## The exercise
Give back the entire listing verbatim.

## Dataset content
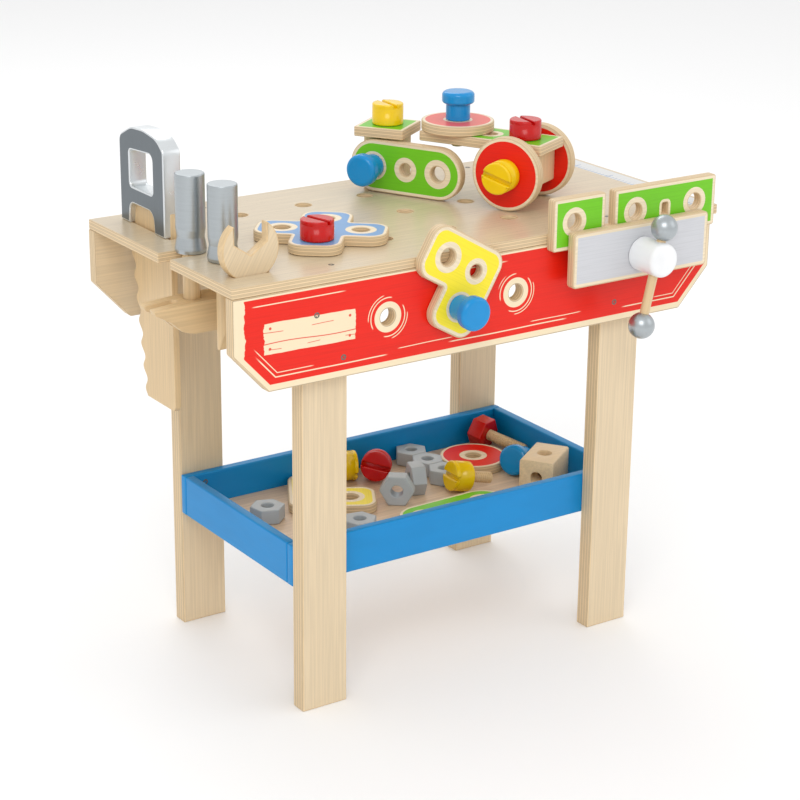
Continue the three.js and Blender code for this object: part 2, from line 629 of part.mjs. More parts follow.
// ---- loose pieces in the tray -------------------------------------------------------------
/** Lays a bolt down: head centre over (x, y), shank along a heading in degrees, its end on a rest. */
function laidBolt(geometry, headR, headHalf, shank, x, y, heading, roll = 0, rest = 0) {
  const a = THREE.MathUtils.degToRad(heading);
  const drop = Math.asin((headR - SHANK_R - rest) / (headHalf + headHalf + shank));
  const outward = [-Math.cos(a) * Math.cos(drop), -Math.sin(a) * Math.cos(drop), Math.sin(drop)];
  const side = new THREE.Vector3(-Math.sin(a), Math.cos(a), 0);
  side.applyAxisAngle(new THREE.Vector3(...outward), THREE.MathUtils.degToRad(roll));
  const laid = place(geometry.clone().translate(0, 0, -headHalf), [x, y, 0], outward, side.toArray());
  laid.computeBoundingBox();
  return laid.translate(0, 0, FLOOR - laid.boundingBox.min.z);
}

add("tray_ring", disc(RING_R).translate(291.2, 155.6, FLOOR), COLOUR.red, 0.45);
const greenStrip = board(stripOutline(3, TOY_HALF - 0.1), stripHoles(3), TOY_THICK).translate(
  -TOY_PITCH, 0, 0,
);
const greenTurn = THREE.MathUtils.degToRad(1.5);
add("tray_green_strip", greenStrip.rotateZ(greenTurn).translate(199, 56, FLOOR), COLOUR.green, 0.45);
const trayBoot = board(bootOutline(), bootHoles(), TOY_THICK).rotateY(Math.PI);
trayBoot.rotateZ(THREE.MathUtils.degToRad(60)).translate(132, 130, FLOOR + TOY_THICK);
add("tray_yellow_plate", trayBoot, COLOUR.yellow, 0.45);

const hexHead = board(hexagon(28), [], 16, 1.2);
const hexShank = rod(SHANK_R, -44, 6, 24);
const hexBolt = geometryOf(solid(hexHead).add(solid(hexShank)));
add("tray_hex_bolt", laidBolt(hexBolt, 14, 8, 44, 328.2, 191.4, -71, 30), COLOUR.red, 0.3);
add(
  "tray_yellow_bolt", laidBolt(slottedBolt(), HEAD_R, HEAD_HIGH / 2, SHANK_LONG, 237, 103.5, -8, 4),
  COLOUR.yellow, 0.3,
);
add(
  "tray_red_bolt", laidBolt(slottedBolt(), HEAD_R, HEAD_HIGH / 2, SHANK_LONG, 186.5, 169, 52, -12),
  COLOUR.red, 0.3,
);
add(
  "tray_yellow_bolt_rear",
  laidBolt(slottedBolt(), HEAD_R, HEAD_HIGH / 2, SHANK_LONG, 163, 186.5, 160, 20, 9.5), COLOUR.yellow, 0.3,
);
const shortPeg = pegBolt(20).translate(0, 0, -PEG_NECK_HIGH);
add(
  "tray_blue_bolt", laidBolt(shortPeg, PEG_HEAD_R, 5.65, 35, 307.8, 110.2, 26),
  COLOUR.blue, 0.25,
);
const trayBlock = place(block(BLOCK_LONG, TAPPED_R, HOLE_R), [0, 0, 0], [1, 0, 0], [0, 1, 0]);
trayBlock.translate(-BLOCK_LONG / 2, 0, BLOCK / 2).rotateZ(THREE.MathUtils.degToRad(35));
add("tray_block", trayBlock.translate(315, 73, FLOOR), COLOUR.edge, 0.55);

const NUTS = [[242, 191.6, 30], [241.5, 162.4, 30], [241, 133.3, 30], [105, 72, 20], [50, 143, 10]];
NUTS.forEach(([x, y, turn], i) => {
  const piece = nut().rotateZ(THREE.MathUtils.degToRad(turn)).translate(x, y, FLOOR);
  add(`tray_nut_${i + 1}`, piece, COLOUR.grey, 0.5);
});

/** A nut standing on one of its flats, its hole along a level heading in degrees. */
function standingNut(x, y, heading) {
  const a = THREE.MathUtils.degToRad(heading);
  const axis = [Math.cos(a), Math.sin(a), 0];
  return place(nut().translate(0, 0, -NUT_THICK / 2), [x, y, FLOOR + NUT_FLATS / 2], axis, [0, 0, 1]);
}
add("tray_nut_upright_left", standingNut(172, 111, 232), COLOUR.grey, 0.5);
add("tray_nut_upright_right", standingNut(202, 124, 161), COLOUR.grey, 0.5);

const span = new THREE.Box3().setFromObject(bench);
bench.children.forEach((mesh) => {
  mesh.geometry.translate(-(span.min.x + span.max.x) / 2, -(span.min.y + span.max.y) / 2, -span.min.z);
});

export default bench;
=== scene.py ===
"""Looks of a toy workbench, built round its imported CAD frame.

Lengths are in millimetres in the bench's own axes: x from the left legs' outer face, y from the front legs'
front face, z from the floor. They become the frame's metres as each mesh is made.
"""

import logging
import math
from dataclasses import dataclass, field
from enum import Enum, IntEnum
from functools import reduce
from typing import Callable, Iterable, Optional, Sequence, Union

import bmesh
import bpy
import numpy as np
from mathutils import Matrix, Vector
from mathutils.geometry import tessellate_polygon


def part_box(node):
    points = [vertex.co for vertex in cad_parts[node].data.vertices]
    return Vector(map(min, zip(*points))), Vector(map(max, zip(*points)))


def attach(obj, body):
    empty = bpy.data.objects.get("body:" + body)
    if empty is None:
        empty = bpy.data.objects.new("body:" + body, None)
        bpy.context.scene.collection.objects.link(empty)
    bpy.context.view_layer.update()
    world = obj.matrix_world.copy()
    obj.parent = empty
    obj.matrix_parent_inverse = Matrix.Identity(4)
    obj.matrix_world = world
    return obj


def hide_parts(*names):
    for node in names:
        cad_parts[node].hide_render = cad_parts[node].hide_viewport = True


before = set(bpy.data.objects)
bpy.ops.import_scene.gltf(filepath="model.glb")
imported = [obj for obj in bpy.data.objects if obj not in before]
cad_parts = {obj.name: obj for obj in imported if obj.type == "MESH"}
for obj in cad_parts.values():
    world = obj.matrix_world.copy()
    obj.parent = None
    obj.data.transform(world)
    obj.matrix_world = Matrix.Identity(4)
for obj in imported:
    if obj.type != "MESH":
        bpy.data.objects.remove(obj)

LOG = logging.getLogger("toy_workbench")

Array = np.ndarray
Colour = tuple[float, float, float]
Corner = tuple[float, float, float]
Scalar = Union["Val", float, int]

MM = 0.001
BENCH_ORIGIN = np.array([176.199, 89.811, 0.0])
GAP = 0.3

# Sizes that both the boards and the print on them need.
LEFT, FRONT = -71.0, -11.2
APRON_RIGHT, APRON_LOW, APRON_HIGH = 432.0, 307.5, 390.9
CUT_WIDE, CUT_TOP = 33.0, 343.1
APRON_HOLES = (78.2, 144.8, 211.4)
APRON_HOLE_HEIGHT = 352.5
VISE_X, VISE_HEIGHT, VISE_BORE = 335.4, 374.0, 6.3
BOARD_THICK = 9.0


# ---- placing ------------------------------------------------------------------------------


def rigid(at: Sequence[float], z: Sequence[float], x: Sequence[float]) -> Array:
    """The 4 x 4 matrix that carries local axes to a place.

    Args:
        at: Where the local origin goes.
        z: Direction of the local z axis.
        x: Direction of the local x axis, made square to z. Local y is z crossed with x.

    Returns:
        The matrix, its columns being the unit axes and the origin.
    """
    zed = np.asarray(z, float) / np.linalg.norm(z)
    ex = np.asarray(x, float)
    ex = ex - zed * ex.dot(zed)
    ex /= np.linalg.norm(ex)
    matrix = np.eye(4)
    matrix[:3, 0], matrix[:3, 1], matrix[:3, 2] = ex, np.cross(zed, ex), zed
    matrix[:3, 3] = at
    return matrix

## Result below
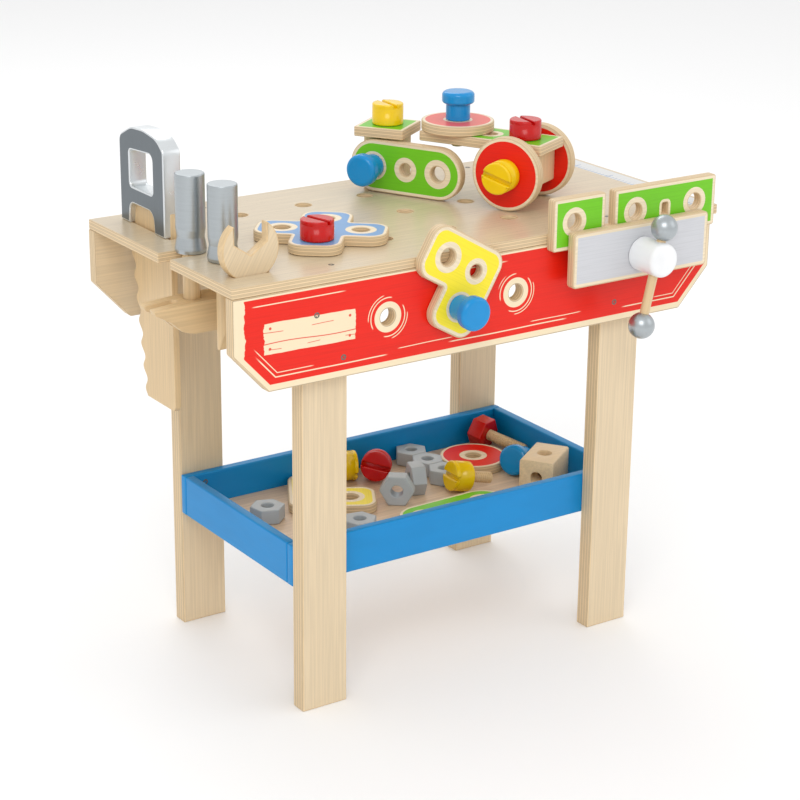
Continue the three.js and Blender code for this object: part 2, from line 629 of part.mjs. More parts follow.
// ---- loose pieces in the tray -------------------------------------------------------------
/** Lays a bolt down: head centre over (x, y), shank along a heading in degrees, its end on a rest. */
function laidBolt(geometry, headR, headHalf, shank, x, y, heading, roll = 0, rest = 0) {
  const a = THREE.MathUtils.degToRad(heading);
  const drop = Math.asin((headR - SHANK_R - rest) / (headHalf + headHalf + shank));
  const outward = [-Math.cos(a) * Math.cos(drop), -Math.sin(a) * Math.cos(drop), Math.sin(drop)];
  const side = new THREE.Vector3(-Math.sin(a), Math.cos(a), 0);
  side.applyAxisAngle(new THREE.Vector3(...outward), THREE.MathUtils.degToRad(roll));
  const laid = place(geometry.clone().translate(0, 0, -headHalf), [x, y, 0], outward, side.toArray());
  laid.computeBoundingBox();
  return laid.translate(0, 0, FLOOR - laid.boundingBox.min.z);
}

add("tray_ring", disc(RING_R).translate(291.2, 155.6, FLOOR), COLOUR.red, 0.45);
const greenStrip = board(stripOutline(3, TOY_HALF - 0.1), stripHoles(3), TOY_THICK).translate(
  -TOY_PITCH, 0, 0,
);
const greenTurn = THREE.MathUtils.degToRad(1.5);
add("tray_green_strip", greenStrip.rotateZ(greenTurn).translate(199, 56, FLOOR), COLOUR.green, 0.45);
const trayBoot = board(bootOutline(), bootHoles(), TOY_THICK).rotateY(Math.PI);
trayBoot.rotateZ(THREE.MathUtils.degToRad(60)).translate(132, 130, FLOOR + TOY_THICK);
add("tray_yellow_plate", trayBoot, COLOUR.yellow, 0.45);

const hexHead = board(hexagon(28), [], 16, 1.2);
const hexShank = rod(SHANK_R, -44, 6, 24);
const hexBolt = geometryOf(solid(hexHead).add(solid(hexShank)));
add("tray_hex_bolt", laidBolt(hexBolt, 14, 8, 44, 328.2, 191.4, -71, 30), COLOUR.red, 0.3);
add(
  "tray_yellow_bolt", laidBolt(slottedBolt(), HEAD_R, HEAD_HIGH / 2, SHANK_LONG, 237, 103.5, -8, 4),
  COLOUR.yellow, 0.3,
);
add(
  "tray_red_bolt", laidBolt(slottedBolt(), HEAD_R, HEAD_HIGH / 2, SHANK_LONG, 186.5, 169, 52, -12),
  COLOUR.red, 0.3,
);
add(
  "tray_yellow_bolt_rear",
  laidBolt(slottedBolt(), HEAD_R, HEAD_HIGH / 2, SHANK_LONG, 163, 186.5, 160, 20, 9.5), COLOUR.yellow, 0.3,
);
const shortPeg = pegBolt(20).translate(0, 0, -PEG_NECK_HIGH);
add(
  "tray_blue_bolt", laidBolt(shortPeg, PEG_HEAD_R, 5.65, 35, 307.8, 110.2, 26),
  COLOUR.blue, 0.25,
);
const trayBlock = place(block(BLOCK_LONG, TAPPED_R, HOLE_R), [0, 0, 0], [1, 0, 0], [0, 1, 0]);
trayBlock.translate(-BLOCK_LONG / 2, 0, BLOCK / 2).rotateZ(THREE.MathUtils.degToRad(35));
add("tray_block", trayBlock.translate(315, 73, FLOOR), COLOUR.edge, 0.55);

const NUTS = [[242, 191.6, 30], [241.5, 162.4, 30], [241, 133.3, 30], [105, 72, 20], [50, 143, 10]];
NUTS.forEach(([x, y, turn], i) => {
  const piece = nut().rotateZ(THREE.MathUtils.degToRad(turn)).translate(x, y, FLOOR);
  add(`tray_nut_${i + 1}`, piece, COLOUR.grey, 0.5);
});

/** A nut standing on one of its flats, its hole along a level heading in degrees. */
function standingNut(x, y, heading) {
  const a = THREE.MathUtils.degToRad(heading);
  const axis = [Math.cos(a), Math.sin(a), 0];
  return place(nut().translate(0, 0, -NUT_THICK / 2), [x, y, FLOOR + NUT_FLATS / 2], axis, [0, 0, 1]);
}
add("tray_nut_upright_left", standingNut(172, 111, 232), COLOUR.grey, 0.5);
add("tray_nut_upright_right", standingNut(202, 124, 161), COLOUR.grey, 0.5);

const span = new THREE.Box3().setFromObject(bench);
bench.children.forEach((mesh) => {
  mesh.geometry.translate(-(span.min.x + span.max.x) / 2, -(span.min.y + span.max.y) / 2, -span.min.z);
});

export default bench;
=== scene.py ===
"""Looks of a toy workbench, built round its imported CAD frame.

Lengths are in millimetres in the bench's own axes: x from the left legs' outer face, y from the front legs'
front face, z from the floor. They become the frame's metres as each mesh is made.
"""

import logging
import math
from dataclasses import dataclass, field
from enum import Enum, IntEnum
from functools import reduce
from typing import Callable, Iterable, Optional, Sequence, Union

import bmesh
import bpy
import numpy as np
from mathutils import Matrix, Vector
from mathutils.geometry import tessellate_polygon


def part_box(node):
    points = [vertex.co for vertex in cad_parts[node].data.vertices]
    return Vector(map(min, zip(*points))), Vector(map(max, zip(*points)))


def attach(obj, body):
    empty = bpy.data.objects.get("body:" + body)
    if empty is None:
        empty = bpy.data.objects.new("body:" + body, None)
        bpy.context.scene.collection.objects.link(empty)
    bpy.context.view_layer.update()
    world = obj.matrix_world.copy()
    obj.parent = empty
    obj.matrix_parent_inverse = Matrix.Identity(4)
    obj.matrix_world = world
    return obj


def hide_parts(*names):
    for node in names:
        cad_parts[node].hide_render = cad_parts[node].hide_viewport = True


before = set(bpy.data.objects)
bpy.ops.import_scene.gltf(filepath="model.glb")
imported = [obj for obj in bpy.data.objects if obj not in before]
cad_parts = {obj.name: obj for obj in imported if obj.type == "MESH"}
for obj in cad_parts.values():
    world = obj.matrix_world.copy()
    obj.parent = None
    obj.data.transform(world)
    obj.matrix_world = Matrix.Identity(4)
for obj in imported:
    if obj.type != "MESH":
        bpy.data.objects.remove(obj)

LOG = logging.getLogger("toy_workbench")

Array = np.ndarray
Colour = tuple[float, float, float]
Corner = tuple[float, float, float]
Scalar = Union["Val", float, int]

MM = 0.001
BENCH_ORIGIN = np.array([176.199, 89.811, 0.0])
GAP = 0.3

# Sizes that both the boards and the print on them need.
LEFT, FRONT = -71.0, -11.2
APRON_RIGHT, APRON_LOW, APRON_HIGH = 432.0, 307.5, 390.9
CUT_WIDE, CUT_TOP = 33.0, 343.1
APRON_HOLES = (78.2, 144.8, 211.4)
APRON_HOLE_HEIGHT = 352.5
VISE_X, VISE_HEIGHT, VISE_BORE = 335.4, 374.0, 6.3
BOARD_THICK = 9.0


# ---- placing ------------------------------------------------------------------------------


def rigid(at: Sequence[float], z: Sequence[float], x: Sequence[float]) -> Array:
    """The 4 x 4 matrix that carries local axes to a place.

    Args:
        at: Where the local origin goes.
        z: Direction of the local z axis.
        x: Direction of the local x axis, made square to z. Local y is z crossed with x.

    Returns:
        The matrix, its columns being the unit axes and the origin.
    """
    zed = np.asarray(z, float) / np.linalg.norm(z)
    ex = np.asarray(x, float)
    ex = ex - zed * ex.dot(zed)
    ex /= np.linalg.norm(ex)
    matrix = np.eye(4)
    matrix[:3, 0], matrix[:3, 1], matrix[:3, 2] = ex, np.cross(zed, ex), zed
    matrix[:3, 3] = at
    return matrix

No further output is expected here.